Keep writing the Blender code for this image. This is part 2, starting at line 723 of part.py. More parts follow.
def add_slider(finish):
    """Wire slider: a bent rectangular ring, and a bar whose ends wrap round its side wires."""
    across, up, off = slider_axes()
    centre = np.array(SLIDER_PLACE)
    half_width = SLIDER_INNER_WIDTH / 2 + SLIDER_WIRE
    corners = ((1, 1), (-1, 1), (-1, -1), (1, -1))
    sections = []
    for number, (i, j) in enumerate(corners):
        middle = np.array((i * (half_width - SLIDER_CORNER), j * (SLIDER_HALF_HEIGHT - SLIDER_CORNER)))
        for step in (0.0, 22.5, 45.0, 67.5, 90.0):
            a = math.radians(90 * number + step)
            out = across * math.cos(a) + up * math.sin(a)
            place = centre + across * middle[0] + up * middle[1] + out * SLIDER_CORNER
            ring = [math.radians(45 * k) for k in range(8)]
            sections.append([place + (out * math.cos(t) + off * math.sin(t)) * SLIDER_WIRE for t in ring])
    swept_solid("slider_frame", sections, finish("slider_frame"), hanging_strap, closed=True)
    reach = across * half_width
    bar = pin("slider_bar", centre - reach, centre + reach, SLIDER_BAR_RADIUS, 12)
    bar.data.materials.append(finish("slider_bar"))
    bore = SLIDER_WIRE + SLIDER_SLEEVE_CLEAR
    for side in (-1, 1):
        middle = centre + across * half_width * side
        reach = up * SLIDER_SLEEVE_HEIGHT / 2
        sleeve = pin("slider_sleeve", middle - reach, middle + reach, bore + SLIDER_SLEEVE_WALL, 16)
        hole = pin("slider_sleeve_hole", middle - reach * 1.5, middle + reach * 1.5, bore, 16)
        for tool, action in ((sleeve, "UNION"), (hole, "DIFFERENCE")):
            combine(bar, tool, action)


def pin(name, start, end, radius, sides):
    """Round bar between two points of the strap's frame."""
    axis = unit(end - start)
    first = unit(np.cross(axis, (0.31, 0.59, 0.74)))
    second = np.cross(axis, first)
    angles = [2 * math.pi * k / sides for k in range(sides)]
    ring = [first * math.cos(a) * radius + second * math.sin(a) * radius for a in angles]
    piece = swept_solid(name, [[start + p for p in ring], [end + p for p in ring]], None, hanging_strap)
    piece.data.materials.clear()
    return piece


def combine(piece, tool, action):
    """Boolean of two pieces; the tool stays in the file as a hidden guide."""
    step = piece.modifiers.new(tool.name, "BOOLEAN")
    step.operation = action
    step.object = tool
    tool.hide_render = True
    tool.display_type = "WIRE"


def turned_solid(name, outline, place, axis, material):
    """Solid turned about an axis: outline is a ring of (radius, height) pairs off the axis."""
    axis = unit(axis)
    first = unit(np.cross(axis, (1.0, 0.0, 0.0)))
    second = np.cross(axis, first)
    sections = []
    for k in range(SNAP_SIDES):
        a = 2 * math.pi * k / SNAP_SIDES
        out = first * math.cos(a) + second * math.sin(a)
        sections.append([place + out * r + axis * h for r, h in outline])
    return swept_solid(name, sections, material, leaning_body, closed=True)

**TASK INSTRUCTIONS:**
Return the listing above in full, character for character.

**SOLUTION TO THE PROBLEM:**
Keep writing the Blender code for this image. This is part 2, starting at line 723 of part.py. More parts follow.
def add_slider(finish):
    """Wire slider: a bent rectangular ring, and a bar whose ends wrap round its side wires."""
    across, up, off = slider_axes()
    centre = np.array(SLIDER_PLACE)
    half_width = SLIDER_INNER_WIDTH / 2 + SLIDER_WIRE
    corners = ((1, 1), (-1, 1), (-1, -1), (1, -1))
    sections = []
    for number, (i, j) in enumerate(corners):
        middle = np.array((i * (half_width - SLIDER_CORNER), j * (SLIDER_HALF_HEIGHT - SLIDER_CORNER)))
        for step in (0.0, 22.5, 45.0, 67.5, 90.0):
            a = math.radians(90 * number + step)
            out = across * math.cos(a) + up * math.sin(a)
            place = centre + across * middle[0] + up * middle[1] + out * SLIDER_CORNER
            ring = [math.radians(45 * k) for k in range(8)]
            sections.append([place + (out * math.cos(t) + off * math.sin(t)) * SLIDER_WIRE for t in ring])
    swept_solid("slider_frame", sections, finish("slider_frame"), hanging_strap, closed=True)
    reach = across * half_width
    bar = pin("slider_bar", centre - reach, centre + reach, SLIDER_BAR_RADIUS, 12)
    bar.data.materials.append(finish("slider_bar"))
    bore = SLIDER_WIRE + SLIDER_SLEEVE_CLEAR
    for side in (-1, 1):
        middle = centre + across * half_width * side
        reach = up * SLIDER_SLEEVE_HEIGHT / 2
        sleeve = pin("slider_sleeve", middle - reach, middle + reach, bore + SLIDER_SLEEVE_WALL, 16)
        hole = pin("slider_sleeve_hole", middle - reach * 1.5, middle + reach * 1.5, bore, 16)
        for tool, action in ((sleeve, "UNION"), (hole, "DIFFERENCE")):
            combine(bar, tool, action)


def pin(name, start, end, radius, sides):
    """Round bar between two points of the strap's frame."""
    axis = unit(end - start)
    first = unit(np.cross(axis, (0.31, 0.59, 0.74)))
    second = np.cross(axis, first)
    angles = [2 * math.pi * k / sides for k in range(sides)]
    ring = [first * math.cos(a) * radius + second * math.sin(a) * radius for a in angles]
    piece = swept_solid(name, [[start + p for p in ring], [end + p for p in ring]], None, hanging_strap)
    piece.data.materials.clear()
    return piece


def combine(piece, tool, action):
    """Boolean of two pieces; the tool stays in the file as a hidden guide."""
    step = piece.modifiers.new(tool.name, "BOOLEAN")
    step.operation = action
    step.object = tool
    tool.hide_render = True
    tool.display_type = "WIRE"


def turned_solid(name, outline, place, axis, material):
    """Solid turned about an axis: outline is a ring of (radius, height) pairs off the axis."""
    axis = unit(axis)
    first = unit(np.cross(axis, (1.0, 0.0, 0.0)))
    second = np.cross(axis, first)
    sections = []
    for k in range(SNAP_SIDES):
        a = 2 * math.pi * k / SNAP_SIDES
        out = first * math.cos(a) + second * math.sin(a)
        sections.append([place + out * r + axis * h for r, h in outline])
    return swept_solid(name, sections, material, leaning_body, closed=True)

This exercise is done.